Isabelle Rivière, Charles & Camilla. Une histoire anglaise

Le prince mal aimé

Bien­tôt vien­dra le moment où Eli­za­beth II ne régnera plus, soit à cause de son grand âge soit à cause de sa dis­pa­ri­tion. Dans tous les cas de figure, Charles se retrou­vera au pre­mier rang. Mais que sait-on du futur Charles III ? De cet homme cari­ca­turé, moqué, mal­mené par les son­dages d’opinion et par­fois vili­pendé ? Bien peu de choses en vérité.
L’essai bio­gra­phique que lui consacre Isa­belle Rivière apporte un cer­tain nombre d’éléments très inté­res­sants sur sa vie et sa per­son­na­lité, et sur­tout sur le couple qu’il forme avec Camilla, la duchesse de Cor­nouailles. Elle aussi a connu l’impopularité, voire la haine au moment de la mort de Diana il y a aujourd’hui vingt ans. Il est vrai que le contraste est sai­sis­sant entre la « Lady Di » des médias, femme splen­dide, d’une élé­gance rare, cos­mo­po­lite, amie des cou­tu­riers et des stars et Camilla Par­ker Bowles une Bri­tish pur jus, guère jolie et long­temps mal fago­tée, qui aime la cam­pagne et les che­vaux. Mais elle est en quelque sorte le double de Charles et sans aucun  doute le grand amour de sa vie.

Auteur d’une remar­quable étude sur Eli­za­beth II, Isa­belle Rivière nous aide à mieux connaître le prince de Galles. Son style de vie rap­pelle sur bien des points celui des aris­to­crates anglais du siècle der­nier : mai­son de cam­pagne, pas­sion pour les jar­dins, amour des pay­sages d’Ecosse, œuvres cari­ta­tives. Il n’a cessé d’ailleurs de pour­fendre les lai­deurs archi­tec­tu­rales défi­gu­rant les grandes villes, les habi­tats modernes et imper­son­nels et sur­tout les désastres envi­ron­ne­men­taux. Or, tout cela révèle une grande cohé­rence intel­lec­tuelle : un atta­che­ment au beau, aux liens entre les indi­vi­dus, aux trans­mis­sions de tous les héri­tages. Ce prince a été un pré­cur­seur dans des com­bats autre­fois raillés et aujourd’hui recon­nus.
C’est aussi une vie émou­vante, mar­quée par de nom­breuses souf­frances dans son enfance comme plus tard dans son mal­heu­reux mariage. Dans une époque de l’image, du culte de la jeu­nesse et du gla­mour, de la beauté éter­nelle, bref de la super­fi­cia­lité, ce couple nous rap­pelle que les princes œuvrent en pro­fon­deur pour des causes justes, tentent de faire le bien, d’améliorer la société de leur temps.
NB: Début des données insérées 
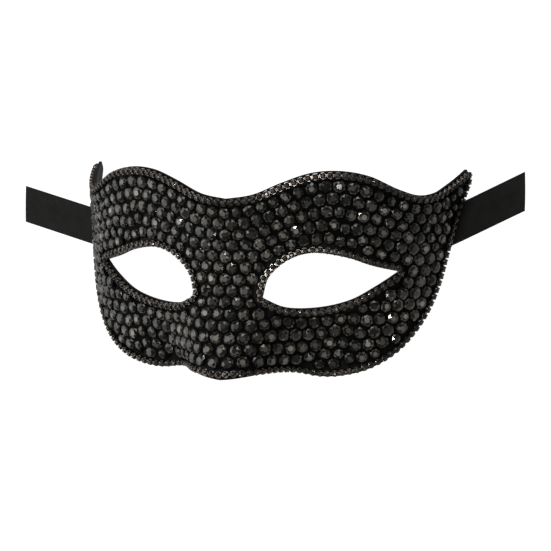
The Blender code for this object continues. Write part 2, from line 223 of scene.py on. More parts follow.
# A ramp between two (position, colour) ends, from a node's factor to a shader input
def addRamp(tree, source, target, *ends):
    ramp = tree.nodes.new("ShaderNodeValToRGB")
    for element, (position, colour) in zip(ramp.color_ramp.elements, ends):
        element.position, element.color = position, (*colour, 1)
    tree.links.new(source.outputs["Fac"], ramp.inputs[0])
    tree.links.new(ramp.outputs[0], target)


# Noise on the piece's own axes, whose scale counts in metres
def addNoise(tree, place, scale, detail):
    noise = addNode(tree, "ShaderNodeTexNoise", Scale=scale, Detail=detail)
    tree.links.new(place.outputs["Object"], noise.inputs["Vector"])
    return noise


def addBump(tree, shader, source, strength, distance):
    bump = addNode(tree, "ShaderNodeBump", Strength=strength, Distance=distance)
    tree.links.new(source, bump.inputs["Height"])
    tree.links.new(bump.outputs["Normal"], shader.inputs["Normal"])


# Smooth moulded black shell: faint orange peel and a few dull patches
def shellMaterial():
    material, tree, shader = newMaterial("blackMouldedShell", (0.008, 0.008, 0.0085), 0.45)
    shader.inputs["Specular IOR Level"].default_value = 0.12
    place = tree.nodes.new("ShaderNodeTexCoord")
    peel = addNoise(tree, place, 900.0, 2.0)
    cloud = addNoise(tree, place, 70.0, 4.0)
    addRamp(tree, cloud, shader.inputs["Roughness"], (0.35, (0.4,) * 3), (0.7, (0.55,) * 3))
    addRamp(tree, cloud, shader.inputs["Base Color"],
            (0.3, (0.006, 0.006, 0.0065)), (0.75, (0.011, 0.0105, 0.01)))
    addBump(tree, shader, peel.outputs["Fac"], 0.18, 0.0001)
    return material


# Jet stones: near black, each facet a little different by its own tint value, which paints the facet's
# reflection of the light into its colour as a painted glint
def stoneMaterial(name, dark, light, roughness):
    material, tree, shader = newMaterial(name, dark, roughness)
    shader.inputs["IOR"].default_value = 1.6
    shader.inputs["Coat Weight"].default_value = 0.15
    shader.inputs["Coat Roughness"].default_value = 0.03
    toneAndGlint = addNode(tree, "ShaderNodeAttribute", attribute_name="toneAndGlint")
    # the ramp runs from the black of jet to the warm grey of a painted facet reflection
    addRamp(tree, toneAndGlint, shader.inputs["Base Color"], (0.0, dark), (1.0, light))
    place = tree.nodes.new("ShaderNodeTexCoord")
    haze = addNoise(tree, place, 260.0, 3.0)
    addRamp(tree, haze, shader.inputs["Roughness"],
            (0.35, (roughness,) * 3), (0.8, (roughness + 0.13,) * 3))
    return material


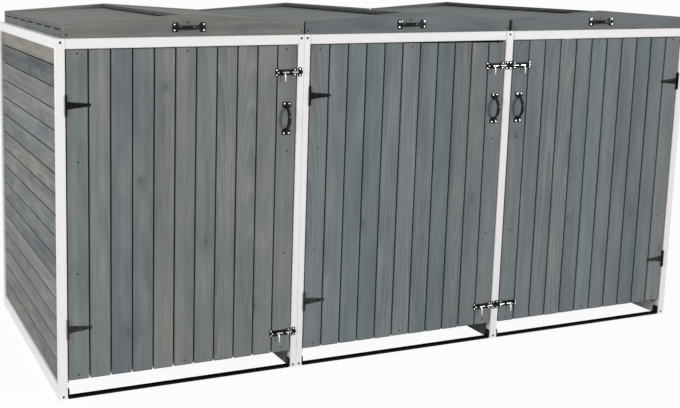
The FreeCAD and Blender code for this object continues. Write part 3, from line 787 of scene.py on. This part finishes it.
# Lids, from the left: how light the front board and the deck are, and their warmth
LID_TINTS = ((-0.6, -0.9, 0.85), (-0.9, -1.5, 0.3), (-0.9, -1.5, 0.35))


def lid_timber(bay):
    """Gable boards, side boards, rafter and the two halves of deck of a lid."""
    chance = np.random.default_rng(90 + bay)
    body = "lid_%d" % (bay + 1)
    finish = DOUBLE if bay else SINGLE
    left, right = LID_SPANS[bay]
    centre = (left + right) / 2
    inner = left + LID_BOARD
    climb = RIDGE_RISE / (centre - inner)
    front_light, deck_light, warm = LID_TINTS[bay]
    eaves, peak = LID_LOW + GABLE_EAVES, LID_LOW + GABLE_PEAK
    gable = [(left, LID_LOW), (right, LID_LOW), (right, eaves), (centre, peak), (left, eaves)]
    piece = Piece()
    for y in (1.0, DEPTH - LID_BOARD):
        sawn_shape(piece, gable, "y", y, LID_BOARD, chance.random(3), (front_light, warm, 0.25))
    # The side boards get a much darker tint than the rest of the lid: painted shade
    for x in (left, right - LID_BOARD):
        sawn_shape(piece, notched_side(), "x", x, LID_BOARD, chance.random(3), (-1.5, 0.0, 0.2), 0.5)
    a, b = centre - RAFTER_HALF, centre + RAFTER_HALF
    rafter = [(a, LID_LOW), (b, LID_LOW), (b, LID_SEAT + climb * (b - inner)),
              (a, LID_SEAT + climb * (a - inner))]
    sawn_shape(piece, rafter, "y", 1 + LID_BOARD, DEPTH - 1 - 2 * LID_BOARD, chance.random(3),
               tints(chance, warm))
    piece.finish(body + "_frame_timber", finish, body, [body + "_frame"])

    piece = Piece()
    start, lap, turn = centre - RIDGE_LAP, centre + RIDGE_LAP, right - LID_BOARD
    rising = ((left, inner, lap), (0.0, 0.0, climb * (lap - inner)))
    over = rising[1][2] + DECK_THICK + 0.2
    fall = over / (turn - lap)
    falling = ((start, turn, right), (over + fall * (lap - start), 0.0, 0.0))
    # The deck boards' ends are darkened two and 3.2 times as much as other ends: partly end grain
    # soaking up stain, partly painted shade on the outer ends and on the step at the ridge
    for a, b in deck_rows():
        light = deck_light + chance.normal(0.0, 0.18)
        for x0, x1, lift, ends in ((left, lap, rising, 2.0), (start, right, falling, 3.2)):
            tint = (light + chance.normal(0, 0.1), np.clip(chance.normal(warm, 0.1), 0, 1),
                    0.3 * chance.random())
            plank(piece, (x0, a, LID_SEAT), (x1, b, LID_SEAT + DECK_THICK), "x", chance.random(3), tint,
                  rise=lift, arris=1.0, ends=ends)
    piece.finish(body + "_deck_planking", finish, body, [body + "_deck"])


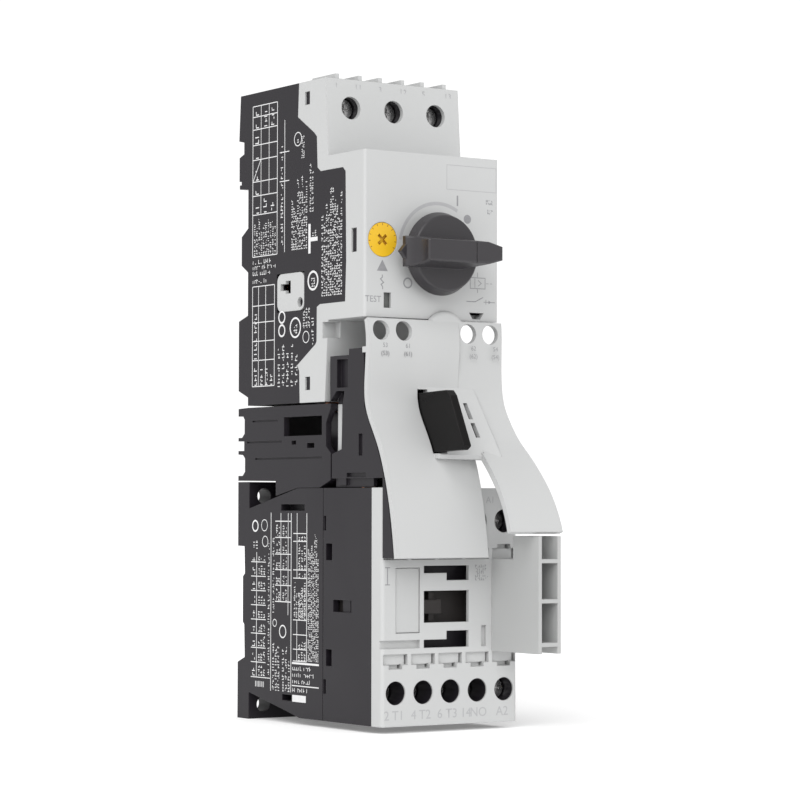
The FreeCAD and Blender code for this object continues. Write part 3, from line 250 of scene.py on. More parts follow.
def raised(material, height, depth, rounded=None):
    """Sends a height to the shader as a bump of that depth in metres, over softened corners."""
    tree = material.node_tree
    bump = tree.nodes.new("ShaderNodeBump")
    bump.inputs["Strength"].default_value, bump.inputs["Distance"].default_value = 1, depth
    tree.links.new(height, bump.inputs["Height"])
    if rounded:
        tree.links.new(rounded, bump.inputs["Normal"])
    tree.links.new(bump.outputs["Normal"], tree.nodes["Principled BSDF"].inputs["Normal"])


def moulding(name, colour, streak, rub, rubbing, dirt_and_recess_shade, dirt_and_shade_strength, gloss, grain, depth, corner=0.3,
             reach=0.002, shine=0.5):
    """Moulded plastic: a colour with flow streaks, rubbed corners, a corner tint and grain; the corner tint
    is settled dust, and painted shade on the dial.
    """
    material = bpy.data.materials.new(name)
    material.use_nodes = True
    tree = material.node_tree
    shader = tree.nodes["Principled BSDF"]
    shader.inputs["Specular IOR Level"].default_value = shine
    skin = place_effect(material, moulded_grain, Grains_per_metre=grain)
    body = tinted(material, skin.outputs["Tone"], colour, streak, 1)
    corners = place_effect(material, rubbed_corners, Width=corner * MM)
    body = tinted(material, corners.outputs["Mask"], body, rub, rubbing)
    # Tint in corners and recesses: settled dust, and painted shade on the dial.
    dust_and_shade = place_effect(material, dust_and_recess_shade, Reach=reach)
    body = tinted(material, dust_and_shade.outputs["Mask"], body, dirt_and_recess_shade, dirt_and_shade_strength)
    tree.links.new(body, shader.inputs["Base Color"])
    tree.links.new(between(material, skin.outputs["Tone"], *gloss), shader.inputs["Roughness"])
    raised(material, skin.outputs["Height"], depth, corners.outputs["Rounded"])
    return material


def finish_node(name, material):
    """Gives a CAD node its finish."""
    for slot in nodes[name].material_slots:
        slot.material = material


black_moulding = moulding(
    "black_moulding", colour=(0.0116, 0.0097, 0.0132), streak=(0.0148, 0.0127, 0.0164),
    rub=(0.06, 0.057, 0.062), rubbing=0.35, dirt_and_recess_shade=(0.032, 0.03, 0.031), dirt_and_shade_strength=0.2,
    gloss=(0.4, 0.5), grain=2200, depth=9e-6, shine=0.3)
finish_node("contactor_rear_housing", black_moulding)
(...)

Certes, Charles a eu vingt ans en 1968. Et on ne sort pas indemne d’une telle géné­ra­tion, y com­pris dans son milieu ! On lui prête à ce pro­pos des inten­tions de sim­pli­fi­ca­tion de la monar­chie et même s’il ne nous fera pas le coup du pape Fran­çois de vivre dans une chambre d’hôtel, on peut craindre les effets de ce genre de désa­cra­li­sa­tion qui fra­gi­lise le pou­voir et l’autorité. Com­ment se dérou­lera son sacre, céré­mo­nie reli­gieuse s’il en est, alors que le Royaume-Uni sort (est sorti ?) du chris­tia­nisme ?
Pour­tant, Charles doit régner mal­gré les pres­sions pour que son fils, le duc de Cam­bridge, hérite de la cou­ronne de sa grand-mère. En refer­mant ce livre per­ti­nent, on a envie de dire que Charles mérite de mon­ter sur le trône avec à ses côtés une Camilla qui joue un rôle capi­tal dans sa sta­bi­lité. Mais il y va sur­tout de la sur­vie de l’institution monar­chique, fon­dée sur la trans­mis­sion héré­di­taire et non sur les varia­tions de l’opinion et des sondages.

Atten­dons donc… mais en gar­dant à l’esprit l’exemple d’Édouard VII, autre prince de Galles ridi­cu­lisé qui atten­dit des décen­nies sa cou­ronne pour fina­le­ment deve­nir un grand monarque.

fre­de­ric le moal

Isa­belle Rivière, Charles & Camilla. Une his­toire anglaise, Fayard, avril 2017, 299 p. — 20,00 €.